London forces are extremely weak, but if a molecule is large, they can add up to a noticeable effect. For example, the stronger the force of attraction between molecules, the more energy has to be used to separate them. When one heats a liquid, at a certain temperature the molecules separate and become a gas. We call the temperature at which this happens the boiling point; molecules with stronger intermolecular forces have higher boiling points. Larger molecules tend to have higher boiling points than smaller molecules because the London forces between them make the molecules stick together more. Table 5-1 shows a group of non-polar molecules of increasing size. As molecular size increases, the boiling points increase as a result of increasing London forces.

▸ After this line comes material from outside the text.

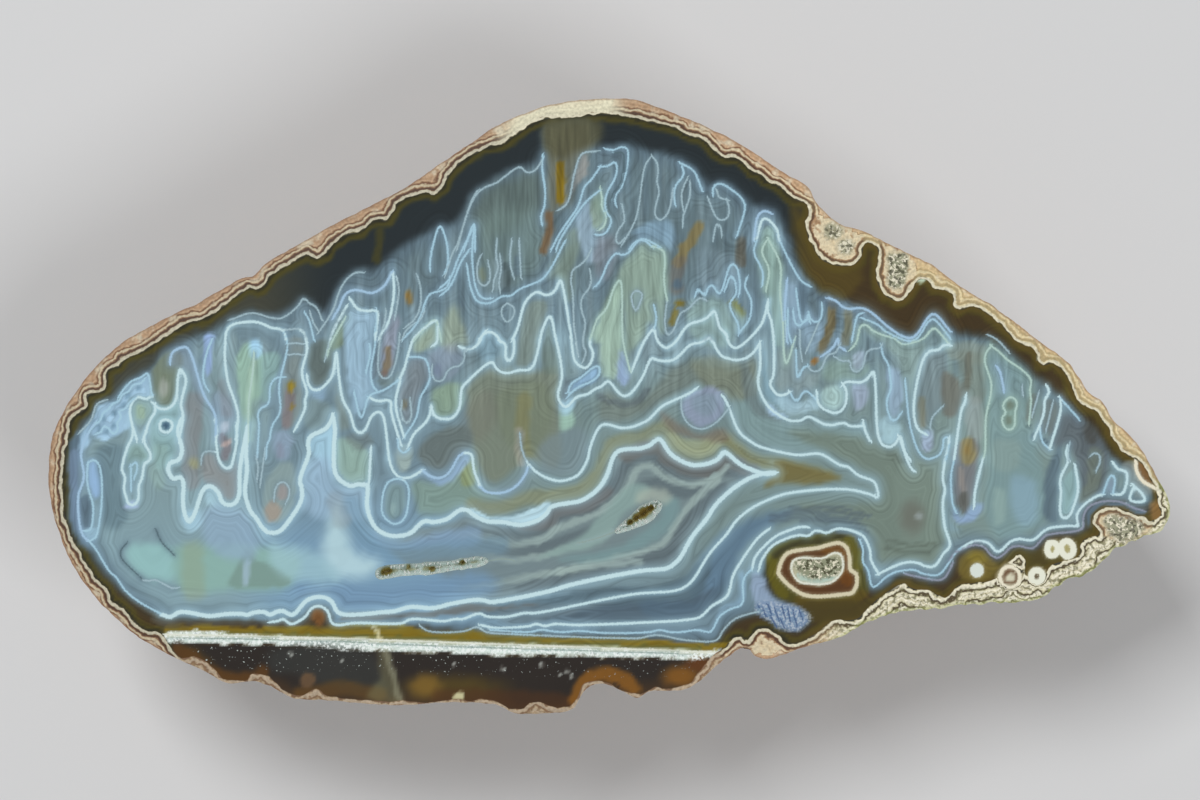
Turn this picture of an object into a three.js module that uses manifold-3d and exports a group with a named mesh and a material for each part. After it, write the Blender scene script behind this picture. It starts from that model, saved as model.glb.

Table 5-1. London Dispersion Forces
Molecule (from smallest to largest)Boiling Point
methane, CH4-160°C
ethane, C2H6-89°C
propane, C3H8-42°C
butane, C4H10-1°C
pentane, C5H1236°C
hexane, C6H1469°C
heptane, C8H1899°C

In summary, while only certain molecules that have the proper sets of atoms present can hydrogen bond, ALL molecules have London dispersion forces. Also, all polar molecules, whether they can hydrogen bond or not, have dipole-dipole forces. In most molecular compounds, their liquid and solid forms are held together by combinations of all three of these intermolecular forces.


Dipole forces

The intermolecular forces of attraction between molecules that are polar.

Hydrogen bonding

A type of intermolecular attraction in which a hydrogen is shared between two very electronegative atoms atoms. This commonly happens when a hydrogen is attached to a nitrogen or an oxygen atom, and the hydrogen reaches out to a nearby lone pair to make a weak bonding interaction.

London dispersion forces

A type of intermolecular force that arises from brief, temporary dipoles in the electron cloud surrounding a molecule.

Van der Waals force

A collective term for intermolecular forces including London dispersion forces and dipole forces.